Bild: Wind- und Sonnenenergie: Schleswig-Holstein setzt auf den Ausbau der Phot…
Hamburg taz | Schleswig-Holsteins Energiewende-Minister Jan-Philipp
Albrecht (Grüne) will zusätzlichen Schwung in den Klimaschutz des Landes
bringen. Am Dienstag stellt der Minister seinen Kabinettskollegen von der
CDU, den Grünen und der FDP seine Vorschläge zur Novellierung des
Energiewende- und [1][Klimaschutzgesetzes] vor.
„Mit dem neuen Gesetz wollen wir wichtige Weichen für mehr Klimaschutz
stellen und die nächsten Stufen der [2][Energiewende] in Schleswig-Holstein
zünden“, sagte Albrecht vor der Presse. Unter den Punkten, die er dazu am
Freitag genannt hat, kommt Wind nicht vor. Dafür geht es viel um Wärme und
Photovoltaik.
Das Land zwischen Nord- und Ostsee mit seinem üppigen Angebot an Windstrom
ist zwar ein Vorreiter bei den Erneuerbaren Energien. Seinen Stromverbrauch
kann es schon heute zu 150 Prozent aus selbst erzeugtem, CO2-freien Strom
decken. Doch beim Energieverbrauch belegt der Strom nur den dritten Platz
hinter dem Verkehrssektor und dem Wärmeverbrauch, wo es noch weitaus mehr
zu tun gibt.
Dabei ist das Land von seinen CO2-Minderungszielen noch ganz schön weit
entfernt. Eigentlich sollte Schleswig-Holstein schon heute 40 Prozent
weniger Treibhausgase ausstoßen als 1990. Geschafft sind laut dem aktuellen
[3][Monitoring-Bericht der Landesregierung] gerade einmal 25 Prozent.
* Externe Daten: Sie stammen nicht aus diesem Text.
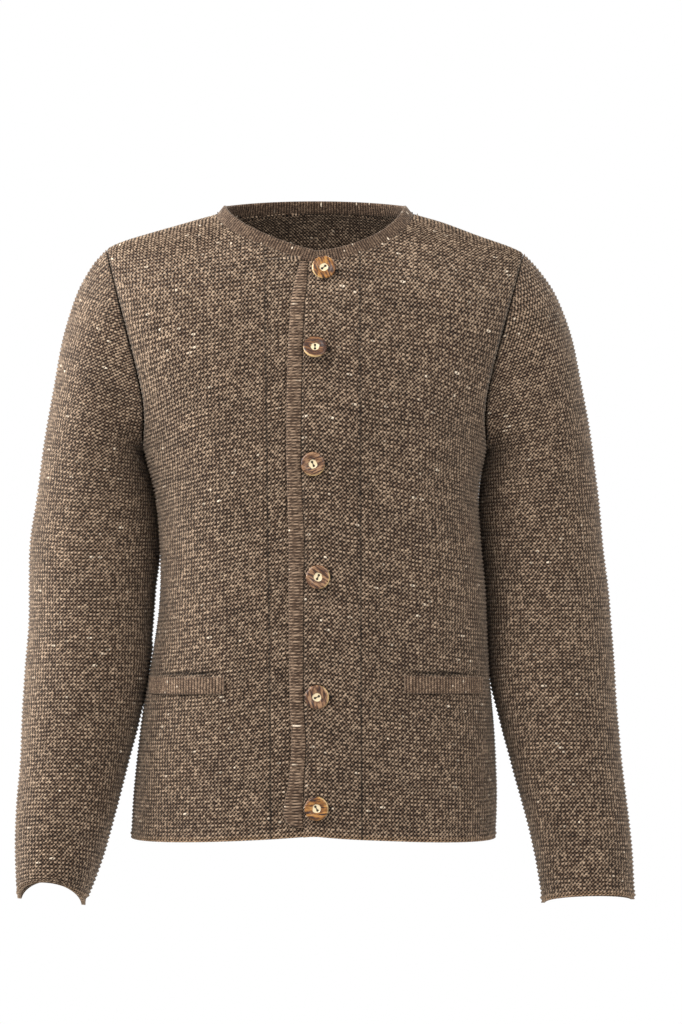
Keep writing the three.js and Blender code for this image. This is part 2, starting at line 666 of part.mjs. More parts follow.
function frontBandGeometry() {
  const ribs = Math.round((BAND.topZ - BAND.footZ) / BAND.ribPitch);
  const sections = Array.from({ length: 2 * ribs + 1 }, (_, i) => {
    const z = lerp(BAND.footZ, BAND.topZ, i / (2 * ribs));
    const lead = bodyPoint(bandLead(z), z, FRONT, true);
    const seam = bodyPoint(frontEdgeX(z) - SEAM_GAP, z, FRONT, true);
    const out = new THREE.Vector3(0, FRONT, 0);
    return stripSection(lead, seam, out, WALL, i % 2 ? BAND.rib : 0);
  });
  return ribbedGeometry(
    sections.filter((_, i) => i % 2 === 0),
    sections.filter((_, i) => i % 2 === 1),
  );
}

// A pocket welt, on its panel's own points moved out.
function weltGeometry({ side, inner, outer, top }) {
  const panel = side === WEARER_LEFT ? panels.front_left : panels.front_right;
  const topAt = (x) => top - (WELT.droop * (Math.abs(x) - inner)) / (outer - inner);
  const dense = 80;
  const middle = Array.from({ length: dense + 1 }, (_, k) => {
    const x = side * lerp(inner, outer, k / dense);
    return onPanel(panel, x, topAt(x) - WELT.height / 2).point;
  });
  const ribs = Math.round(lengthOf(middle) / WELT.ribPitch);
  const sections = resample(middle, 2 * ribs).map((p, i) => {
    const high = onPanel(panel, p.x, topAt(p.x));
    const low = onPanel(panel, p.x, topAt(p.x) - WELT.height);
    const out = high.out.clone().add(low.out).normalize();
    const lift = SEAM_GAP + WELT.clearance + WELT.thickness;
    const [a, b] = [low.point.addScaledVector(out, lift), high.point.addScaledVector(out, lift)];
    return stripSection(a, b, out, WELT.thickness, i % 2 ? WELT.rib : 0);
  });
  return ribbedGeometry(
    sections.filter((_, i) => i % 2 === 0),
    sections.filter((_, i) => i % 2 === 1),
  );
}

// ---------------------------------------------------------------- buttons

function toManifold(geometry) {
  const bare = geometry.clone();
  for (const name of Object.keys(bare.attributes))
    if (name !== "position") bare.deleteAttribute(name);
  const merged = mergeVertices(bare, 1e-4);
  return new wasm.Manifold(
    new wasm.Mesh({
      numProp: 3,
      vertProperties: merged.attributes.position.array,
      triVerts: new Uint32Array(merged.index.array),
    }),
  );
}

function fromManifold(solid) {
  const { vertProperties, triVerts } = solid.getMesh();
  const geometry = new THREE.BufferGeometry();
  geometry.setAttribute("position", new THREE.BufferAttribute(vertProperties, 3));
  geometry.setIndex(new THREE.BufferAttribute(triVerts, 1));
  geometry.computeVertexNormals();
  return geometry;
}

// A turned horn disc with a raised rim, a dished middle and two holes, on the short stalk of thread
// that holds it; its axis is +Y.
function buttonGeometry(stalk) {
  const { radius, thickness, holeRadius, holeSpacing, stalkRadius } = BUTTON;
  const profile = [
    [0, -stalk],
    [stalkRadius, -stalk],
    [stalkRadius, 0],
    [radius * 0.82, 0],
    [radius, thickness * 0.5],
    [radius * 0.85, thickness],
    [radius * 0.6, thickness * 0.7],
    [0, thickness * 0.7],
  ].map(([r, y]) => new THREE.Vector2(r, y));
  let solid = toManifold(new THREE.LatheGeometry(profile, 16));
  for (const end of [-1, 1]) {
    const hole = new THREE.CylinderGeometry(holeRadius, holeRadius, thickness, 6);
    hole.translate((end * holeSpacing) / 2, thickness * 0.8, 0);
    solid = solid.subtract(toManifold(hole));
  }
  return fromManifold(solid);
}

// Its holes lie level before it turns, anticlockwise as seen from the front.
function buttonMesh({ name, x, z, turn, tip }) {
  const { point, out } = onPanel(panels.front_left, x, z);
  const slant = Math.abs(Math.sin(radians(tip)));
  const lift = BUTTON.standOff + BUTTON.radius * slant;
  const stalk = lift - SEAM_GAP - BUTTON.stalkRadius * slant;
  const mesh = pieceMesh(name, buttonGeometry(stalk), horn);
  mesh.position.copy(point.addScaledVector(out, lift));
  const level = new THREE.Vector3(1, 0, 0);
  const facing = out.clone().applyAxisAngle(level, radians(tip));
  level.addScaledVector(facing, -level.dot(facing)).normalize();
  const upright = new THREE.Matrix4().makeBasis(level, facing, level.clone().cross(facing));
  mesh.quaternion.setFromRotationMatrix(upright);
  mesh.rotateY(radians(turn));
  return mesh;
}

// ---------------------------------------------------------------- the garment

const knit = new THREE.MeshStandardMaterial({ color: COLOURS.knit, roughness: 0.95 });
const ribKnit = new THREE.MeshStandardMaterial({ color: COLOURS.rib, roughness: 0.95 });
const horn = new THREE.MeshStandardMaterial({ color: COLOURS.horn, roughness: 0.3 });

function pieceMesh(name, geometry, material) {
  const mesh = new THREE.Mesh(geometry, material);
  mesh.name = name;
  return mesh;
}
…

In
zehn Jahren sollen es 55 Prozent sein, 2050 dann 80 bis 95 Prozent.
## Dynamische Ziele
Neu einführen will Albrecht hier einen dynamischen Faktor: Machen die EU
oder der Bund in Zukunft schärfere Vorgaben, soll das
schleswig-holsteinische Gesetz entsprechend angepasst werden.
Um den Klimazielen näher zu kommen, sollen größere Kommunen zur Erstellung
eines kommunalen Wärmeplans verpflichtet werden. Auf diese Weise könnten
bis zu 45 Prozent der Haushalte im Land auf Erneuerbare Wärme umgestellt
werden. Dafür soll es eine Förderung vom Land geben.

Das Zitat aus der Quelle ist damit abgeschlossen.